Intel can – and does – show its own charts illustrating how it beats Power8 machines.
What IBM is equally focused on is showing how the Power E850 offers a
significant performance boost to its own customers running AIX and Linux
workloads. (The Power E850 does not support the IBM i operating system,
which is sure to annoy a bunch of the company’s customers who need more
than a two-socket machine. The will be encouraged to buy a half-loaded
Power E870 machine, which is more expensive and which is put into a
higher software pricing tier, too, that will make IBM systems software
and third party application software more expensive.)
The Power 750 four-socket machines that IBM announced in April 2010
using its Power7 processors are looking a little long in the tooth now
and are the main targets in the IBM customer base where Big Blue and its
partners are expected to push the new Power E850 four-socket box. Core
for core, this Power E850 offers about twice the performance of the
Power 750. The Power 750 used single-chip variants of the Power7 and
Power7+ processors, but the Power 760 tested out the dual-chip module
idea, and that is why you don’t see a Power E860 in the lineup. In
effect, the Power E850 is the DCM variant; IBM did play around with the
idea of having a SCM variant of the Power8 in a four-socket machine, but
for whatever reason it has decided against the idea, so far.

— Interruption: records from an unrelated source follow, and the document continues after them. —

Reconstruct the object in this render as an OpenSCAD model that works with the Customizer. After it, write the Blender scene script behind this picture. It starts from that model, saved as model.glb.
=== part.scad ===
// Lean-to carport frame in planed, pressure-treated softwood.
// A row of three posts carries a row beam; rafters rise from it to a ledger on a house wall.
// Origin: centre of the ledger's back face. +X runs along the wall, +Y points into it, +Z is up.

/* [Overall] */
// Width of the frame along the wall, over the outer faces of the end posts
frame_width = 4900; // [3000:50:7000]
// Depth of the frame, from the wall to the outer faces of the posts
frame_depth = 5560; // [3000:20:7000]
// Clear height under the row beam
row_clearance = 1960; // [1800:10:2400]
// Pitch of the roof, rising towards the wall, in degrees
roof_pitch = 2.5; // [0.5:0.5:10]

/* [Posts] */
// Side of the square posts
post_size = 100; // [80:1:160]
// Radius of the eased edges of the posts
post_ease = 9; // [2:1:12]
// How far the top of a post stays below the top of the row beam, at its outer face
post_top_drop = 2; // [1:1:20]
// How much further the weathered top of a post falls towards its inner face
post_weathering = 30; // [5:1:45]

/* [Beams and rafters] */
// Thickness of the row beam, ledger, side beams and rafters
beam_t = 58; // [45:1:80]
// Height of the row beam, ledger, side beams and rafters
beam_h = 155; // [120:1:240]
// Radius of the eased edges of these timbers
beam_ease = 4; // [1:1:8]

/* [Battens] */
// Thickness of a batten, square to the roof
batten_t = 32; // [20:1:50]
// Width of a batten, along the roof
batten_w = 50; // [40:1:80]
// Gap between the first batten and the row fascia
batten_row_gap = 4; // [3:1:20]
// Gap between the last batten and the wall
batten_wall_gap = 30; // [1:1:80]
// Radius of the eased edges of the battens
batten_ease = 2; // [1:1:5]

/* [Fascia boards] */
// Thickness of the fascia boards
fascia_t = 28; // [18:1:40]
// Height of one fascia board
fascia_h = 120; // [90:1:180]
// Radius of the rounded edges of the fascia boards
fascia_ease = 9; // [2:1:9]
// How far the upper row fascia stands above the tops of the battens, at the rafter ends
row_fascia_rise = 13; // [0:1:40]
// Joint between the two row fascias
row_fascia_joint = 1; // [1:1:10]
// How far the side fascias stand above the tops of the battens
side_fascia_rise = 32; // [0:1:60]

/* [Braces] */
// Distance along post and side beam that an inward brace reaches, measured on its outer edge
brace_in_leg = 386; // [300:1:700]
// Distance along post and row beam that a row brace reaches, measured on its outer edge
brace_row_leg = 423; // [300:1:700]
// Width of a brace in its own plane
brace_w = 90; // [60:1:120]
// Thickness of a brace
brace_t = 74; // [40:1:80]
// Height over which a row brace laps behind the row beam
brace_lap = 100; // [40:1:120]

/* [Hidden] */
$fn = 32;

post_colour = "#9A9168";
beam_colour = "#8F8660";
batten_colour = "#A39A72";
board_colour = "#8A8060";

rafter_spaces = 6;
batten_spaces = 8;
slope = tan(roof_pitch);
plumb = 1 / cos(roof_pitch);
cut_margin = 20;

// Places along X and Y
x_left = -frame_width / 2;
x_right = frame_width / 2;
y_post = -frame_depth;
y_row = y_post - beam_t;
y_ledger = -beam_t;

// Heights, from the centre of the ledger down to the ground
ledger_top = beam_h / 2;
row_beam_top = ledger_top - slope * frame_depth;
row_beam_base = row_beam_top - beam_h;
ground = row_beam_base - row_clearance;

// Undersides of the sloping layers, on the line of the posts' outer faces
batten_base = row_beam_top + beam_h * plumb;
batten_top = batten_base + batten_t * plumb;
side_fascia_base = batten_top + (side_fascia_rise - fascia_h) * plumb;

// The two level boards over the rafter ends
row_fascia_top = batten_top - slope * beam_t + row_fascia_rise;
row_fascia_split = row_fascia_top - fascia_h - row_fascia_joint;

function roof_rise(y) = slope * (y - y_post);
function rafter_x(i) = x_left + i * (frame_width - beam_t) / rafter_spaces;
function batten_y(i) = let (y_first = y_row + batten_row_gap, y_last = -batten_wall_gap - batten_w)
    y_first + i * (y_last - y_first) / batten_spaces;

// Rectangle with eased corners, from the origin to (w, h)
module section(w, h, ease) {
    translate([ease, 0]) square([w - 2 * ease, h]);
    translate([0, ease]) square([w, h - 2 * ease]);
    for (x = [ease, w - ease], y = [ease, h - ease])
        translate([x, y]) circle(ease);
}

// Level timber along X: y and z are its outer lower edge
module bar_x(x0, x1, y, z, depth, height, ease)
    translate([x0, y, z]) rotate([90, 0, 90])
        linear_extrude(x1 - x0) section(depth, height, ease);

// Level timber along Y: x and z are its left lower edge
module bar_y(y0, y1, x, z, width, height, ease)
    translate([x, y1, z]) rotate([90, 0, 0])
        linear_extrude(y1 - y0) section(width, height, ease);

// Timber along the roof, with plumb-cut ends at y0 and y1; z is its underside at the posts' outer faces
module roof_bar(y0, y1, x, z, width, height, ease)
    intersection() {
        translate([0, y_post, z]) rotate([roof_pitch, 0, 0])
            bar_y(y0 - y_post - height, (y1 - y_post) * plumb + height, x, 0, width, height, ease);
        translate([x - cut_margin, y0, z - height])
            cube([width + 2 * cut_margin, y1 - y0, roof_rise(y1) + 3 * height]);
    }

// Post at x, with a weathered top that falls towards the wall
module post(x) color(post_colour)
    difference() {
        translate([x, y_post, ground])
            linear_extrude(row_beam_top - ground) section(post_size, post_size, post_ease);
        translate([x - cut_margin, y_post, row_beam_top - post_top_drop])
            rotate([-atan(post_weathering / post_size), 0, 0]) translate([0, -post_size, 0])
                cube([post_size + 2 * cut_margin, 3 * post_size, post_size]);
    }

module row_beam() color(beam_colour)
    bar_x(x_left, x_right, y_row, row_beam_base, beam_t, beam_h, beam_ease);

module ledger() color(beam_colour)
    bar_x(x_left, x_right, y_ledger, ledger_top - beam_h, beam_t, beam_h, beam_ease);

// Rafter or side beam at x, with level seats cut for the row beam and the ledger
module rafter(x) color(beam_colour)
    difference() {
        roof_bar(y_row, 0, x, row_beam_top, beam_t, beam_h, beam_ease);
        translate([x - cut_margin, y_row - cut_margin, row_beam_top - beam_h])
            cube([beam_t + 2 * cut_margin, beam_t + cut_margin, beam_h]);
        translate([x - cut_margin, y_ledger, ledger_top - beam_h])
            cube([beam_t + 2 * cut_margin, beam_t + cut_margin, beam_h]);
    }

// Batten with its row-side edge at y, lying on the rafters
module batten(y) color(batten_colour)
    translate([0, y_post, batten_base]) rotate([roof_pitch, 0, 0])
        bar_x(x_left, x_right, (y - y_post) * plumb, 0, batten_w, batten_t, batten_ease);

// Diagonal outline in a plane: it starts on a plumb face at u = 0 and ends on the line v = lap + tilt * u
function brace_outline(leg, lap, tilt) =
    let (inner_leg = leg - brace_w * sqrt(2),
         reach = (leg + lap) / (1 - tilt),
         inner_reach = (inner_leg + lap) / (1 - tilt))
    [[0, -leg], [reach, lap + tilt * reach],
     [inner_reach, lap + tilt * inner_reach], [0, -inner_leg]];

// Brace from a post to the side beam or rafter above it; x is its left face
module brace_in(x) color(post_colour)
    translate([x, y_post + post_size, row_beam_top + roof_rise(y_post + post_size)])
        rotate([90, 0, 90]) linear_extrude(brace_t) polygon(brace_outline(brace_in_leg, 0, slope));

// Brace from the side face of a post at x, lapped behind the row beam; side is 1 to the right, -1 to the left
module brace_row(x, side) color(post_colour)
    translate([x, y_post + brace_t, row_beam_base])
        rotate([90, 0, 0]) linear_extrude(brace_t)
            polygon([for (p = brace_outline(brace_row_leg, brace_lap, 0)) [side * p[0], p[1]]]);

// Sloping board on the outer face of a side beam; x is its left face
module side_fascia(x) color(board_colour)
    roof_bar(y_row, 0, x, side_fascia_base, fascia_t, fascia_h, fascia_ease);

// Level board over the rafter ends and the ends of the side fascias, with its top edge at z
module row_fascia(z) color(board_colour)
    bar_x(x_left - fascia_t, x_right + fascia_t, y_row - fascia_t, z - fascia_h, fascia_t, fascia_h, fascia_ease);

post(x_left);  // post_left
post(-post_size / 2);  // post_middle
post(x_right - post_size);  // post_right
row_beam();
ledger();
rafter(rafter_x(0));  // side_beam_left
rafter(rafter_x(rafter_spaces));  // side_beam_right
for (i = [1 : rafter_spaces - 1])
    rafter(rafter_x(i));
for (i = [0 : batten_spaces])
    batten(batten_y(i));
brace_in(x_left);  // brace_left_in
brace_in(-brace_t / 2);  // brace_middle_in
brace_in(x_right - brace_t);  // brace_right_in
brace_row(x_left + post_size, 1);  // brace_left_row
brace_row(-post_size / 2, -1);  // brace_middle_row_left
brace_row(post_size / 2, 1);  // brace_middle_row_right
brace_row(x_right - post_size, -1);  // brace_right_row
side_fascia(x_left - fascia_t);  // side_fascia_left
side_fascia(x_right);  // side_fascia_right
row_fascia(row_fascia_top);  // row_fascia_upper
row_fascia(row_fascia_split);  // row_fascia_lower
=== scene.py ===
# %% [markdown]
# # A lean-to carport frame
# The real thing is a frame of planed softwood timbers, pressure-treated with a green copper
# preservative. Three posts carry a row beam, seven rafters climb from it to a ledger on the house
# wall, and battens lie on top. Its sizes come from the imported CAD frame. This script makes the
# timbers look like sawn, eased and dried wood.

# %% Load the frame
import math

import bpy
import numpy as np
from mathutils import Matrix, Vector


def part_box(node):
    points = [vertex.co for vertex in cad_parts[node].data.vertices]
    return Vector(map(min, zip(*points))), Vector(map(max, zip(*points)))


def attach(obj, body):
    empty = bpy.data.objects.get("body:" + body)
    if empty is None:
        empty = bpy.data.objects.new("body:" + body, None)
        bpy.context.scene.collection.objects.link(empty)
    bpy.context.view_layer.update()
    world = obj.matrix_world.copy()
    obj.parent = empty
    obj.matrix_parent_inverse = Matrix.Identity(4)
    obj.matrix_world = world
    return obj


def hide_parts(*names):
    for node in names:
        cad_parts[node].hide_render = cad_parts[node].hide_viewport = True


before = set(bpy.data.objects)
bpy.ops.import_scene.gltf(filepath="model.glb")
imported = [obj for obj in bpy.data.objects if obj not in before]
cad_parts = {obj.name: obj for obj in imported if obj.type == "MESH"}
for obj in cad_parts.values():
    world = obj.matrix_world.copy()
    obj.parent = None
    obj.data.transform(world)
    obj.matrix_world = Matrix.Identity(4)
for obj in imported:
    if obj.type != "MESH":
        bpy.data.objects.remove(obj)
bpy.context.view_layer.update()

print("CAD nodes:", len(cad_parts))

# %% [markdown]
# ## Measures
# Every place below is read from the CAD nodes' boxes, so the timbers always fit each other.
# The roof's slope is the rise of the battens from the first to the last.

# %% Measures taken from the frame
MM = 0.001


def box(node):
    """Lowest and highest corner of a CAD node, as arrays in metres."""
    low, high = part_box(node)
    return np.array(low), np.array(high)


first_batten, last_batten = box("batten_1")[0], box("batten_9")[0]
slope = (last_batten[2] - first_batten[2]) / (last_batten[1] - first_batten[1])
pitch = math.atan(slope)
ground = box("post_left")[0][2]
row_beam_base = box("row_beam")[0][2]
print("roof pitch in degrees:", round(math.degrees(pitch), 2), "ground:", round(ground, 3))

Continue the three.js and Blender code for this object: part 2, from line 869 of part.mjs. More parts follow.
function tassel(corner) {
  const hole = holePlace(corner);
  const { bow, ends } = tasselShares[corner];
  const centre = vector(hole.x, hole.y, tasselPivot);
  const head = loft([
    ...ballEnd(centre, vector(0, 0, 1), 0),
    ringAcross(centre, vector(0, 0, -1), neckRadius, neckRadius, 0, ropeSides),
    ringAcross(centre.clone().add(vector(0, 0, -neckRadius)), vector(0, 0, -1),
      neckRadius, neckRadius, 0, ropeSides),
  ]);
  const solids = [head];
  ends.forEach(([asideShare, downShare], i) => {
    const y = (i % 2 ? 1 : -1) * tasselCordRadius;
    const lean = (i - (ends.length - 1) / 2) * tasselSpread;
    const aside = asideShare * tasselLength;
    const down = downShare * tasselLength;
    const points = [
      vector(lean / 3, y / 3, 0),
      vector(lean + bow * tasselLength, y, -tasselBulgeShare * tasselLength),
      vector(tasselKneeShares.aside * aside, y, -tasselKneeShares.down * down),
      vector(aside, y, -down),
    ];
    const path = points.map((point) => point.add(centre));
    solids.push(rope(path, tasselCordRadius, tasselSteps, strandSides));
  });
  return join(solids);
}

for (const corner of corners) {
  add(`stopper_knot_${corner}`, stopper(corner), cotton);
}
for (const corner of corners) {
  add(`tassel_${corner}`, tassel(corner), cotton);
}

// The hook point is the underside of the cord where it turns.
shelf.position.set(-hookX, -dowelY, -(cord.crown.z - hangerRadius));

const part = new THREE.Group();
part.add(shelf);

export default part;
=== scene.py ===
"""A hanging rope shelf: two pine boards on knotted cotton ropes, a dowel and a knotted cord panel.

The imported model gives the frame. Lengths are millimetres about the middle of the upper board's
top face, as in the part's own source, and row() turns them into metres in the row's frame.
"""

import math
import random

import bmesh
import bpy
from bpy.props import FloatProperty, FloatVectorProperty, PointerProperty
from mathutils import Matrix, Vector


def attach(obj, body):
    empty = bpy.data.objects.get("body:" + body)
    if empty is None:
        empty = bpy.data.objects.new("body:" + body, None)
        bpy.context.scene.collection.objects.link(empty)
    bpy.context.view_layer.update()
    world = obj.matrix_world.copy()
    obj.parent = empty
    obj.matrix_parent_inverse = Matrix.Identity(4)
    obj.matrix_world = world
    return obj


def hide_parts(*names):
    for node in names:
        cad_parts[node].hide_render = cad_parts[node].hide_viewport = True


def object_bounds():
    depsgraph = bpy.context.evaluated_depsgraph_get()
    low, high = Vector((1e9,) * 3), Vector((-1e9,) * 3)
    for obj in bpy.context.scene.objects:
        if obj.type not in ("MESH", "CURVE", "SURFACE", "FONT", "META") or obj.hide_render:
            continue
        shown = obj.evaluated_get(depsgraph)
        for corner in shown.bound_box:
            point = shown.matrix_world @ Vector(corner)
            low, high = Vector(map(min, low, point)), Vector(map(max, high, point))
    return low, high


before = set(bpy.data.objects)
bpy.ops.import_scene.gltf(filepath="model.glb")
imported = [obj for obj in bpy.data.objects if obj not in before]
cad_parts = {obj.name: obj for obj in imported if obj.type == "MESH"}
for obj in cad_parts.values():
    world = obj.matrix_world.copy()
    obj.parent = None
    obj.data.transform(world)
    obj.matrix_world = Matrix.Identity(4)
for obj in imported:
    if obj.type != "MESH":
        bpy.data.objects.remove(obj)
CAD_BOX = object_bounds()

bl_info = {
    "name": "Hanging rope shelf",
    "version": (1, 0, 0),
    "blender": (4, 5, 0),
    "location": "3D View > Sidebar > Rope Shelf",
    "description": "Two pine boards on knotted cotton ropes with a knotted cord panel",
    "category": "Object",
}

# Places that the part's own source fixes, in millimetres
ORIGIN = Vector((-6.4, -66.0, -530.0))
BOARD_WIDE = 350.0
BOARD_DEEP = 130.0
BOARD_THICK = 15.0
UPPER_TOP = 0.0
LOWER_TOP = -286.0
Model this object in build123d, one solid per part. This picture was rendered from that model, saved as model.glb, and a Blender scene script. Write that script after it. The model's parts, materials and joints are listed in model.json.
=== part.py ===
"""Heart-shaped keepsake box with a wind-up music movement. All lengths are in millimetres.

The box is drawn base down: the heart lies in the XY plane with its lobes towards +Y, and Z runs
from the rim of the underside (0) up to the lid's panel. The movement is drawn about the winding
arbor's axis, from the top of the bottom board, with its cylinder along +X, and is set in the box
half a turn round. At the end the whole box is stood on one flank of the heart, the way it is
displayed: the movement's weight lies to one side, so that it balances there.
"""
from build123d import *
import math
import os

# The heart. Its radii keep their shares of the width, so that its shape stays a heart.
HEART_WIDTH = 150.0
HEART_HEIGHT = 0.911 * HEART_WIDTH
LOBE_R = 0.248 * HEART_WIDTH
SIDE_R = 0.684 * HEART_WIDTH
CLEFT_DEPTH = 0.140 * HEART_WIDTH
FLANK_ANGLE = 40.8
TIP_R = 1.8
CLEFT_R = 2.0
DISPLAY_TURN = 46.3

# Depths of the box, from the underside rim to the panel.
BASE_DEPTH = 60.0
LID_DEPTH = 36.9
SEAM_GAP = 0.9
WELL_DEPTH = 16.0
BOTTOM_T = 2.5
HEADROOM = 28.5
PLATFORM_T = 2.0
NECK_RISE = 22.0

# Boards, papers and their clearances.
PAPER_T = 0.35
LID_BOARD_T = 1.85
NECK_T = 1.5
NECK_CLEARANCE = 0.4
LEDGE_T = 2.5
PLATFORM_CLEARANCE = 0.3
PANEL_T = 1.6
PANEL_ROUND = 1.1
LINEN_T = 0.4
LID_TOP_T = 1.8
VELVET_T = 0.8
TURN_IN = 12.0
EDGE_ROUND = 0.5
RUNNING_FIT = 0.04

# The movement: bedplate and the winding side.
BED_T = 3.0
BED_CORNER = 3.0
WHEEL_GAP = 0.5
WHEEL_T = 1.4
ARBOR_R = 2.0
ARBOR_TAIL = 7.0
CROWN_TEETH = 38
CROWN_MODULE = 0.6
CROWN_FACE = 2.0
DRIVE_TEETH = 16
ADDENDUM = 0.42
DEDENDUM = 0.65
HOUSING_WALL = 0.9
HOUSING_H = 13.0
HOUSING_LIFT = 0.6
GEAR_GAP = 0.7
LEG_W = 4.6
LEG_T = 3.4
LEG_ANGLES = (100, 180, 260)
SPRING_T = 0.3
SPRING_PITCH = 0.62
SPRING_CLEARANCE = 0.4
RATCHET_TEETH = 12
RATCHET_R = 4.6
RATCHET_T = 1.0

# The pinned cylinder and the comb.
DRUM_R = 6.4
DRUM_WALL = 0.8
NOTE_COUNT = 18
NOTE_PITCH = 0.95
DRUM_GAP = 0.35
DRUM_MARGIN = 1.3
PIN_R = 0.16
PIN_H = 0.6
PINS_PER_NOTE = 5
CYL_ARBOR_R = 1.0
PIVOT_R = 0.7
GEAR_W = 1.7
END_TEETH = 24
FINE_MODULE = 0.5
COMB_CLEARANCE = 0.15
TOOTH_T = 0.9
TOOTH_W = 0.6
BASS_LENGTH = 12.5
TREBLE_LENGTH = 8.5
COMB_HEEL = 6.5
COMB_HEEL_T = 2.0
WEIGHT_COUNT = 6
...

The point
is, the resulting machine has a lot more oomph than the prior two
generations, and customers who use this class of machine for application
serving, database clustering, and in-memory processing will be looking
hard at the Power E850. (Up until when the Chinese government put the
brakes on buying Power Systems iron from IBM nearly two years ago, the
Power 550 and Power 750 machines were hot sellers in the Middle
Kingdom.)
The Power E850 will be available on June 5. IBM’s AIX 6.1 and 7.1
Unix variants are supported on the machine. The Power8 chip supports big
endian byte ordering (used by prior Power chips) and little endian byte
ordering (used by X86 processors), and now Linux variants can run in
either mode. Red Hat Enterprise Linux 6.6 and 7.1 are both supported in
big endian mode, and so is SUSE Linux Enterprise Server 11 SP3. In
little ending mode, RHEL 7.1, SLES 12, and Canonical Ubuntu Server 14.04
and 15.04 are all supported. For Linux and AIX, IBM is also moving the
machine down to the small software tier, rather than the medium one,
which further lowers the price of application software on the box. This
may or may not make software vendors happy. Pricing on the Power E850
was not available at press time, but we are digging.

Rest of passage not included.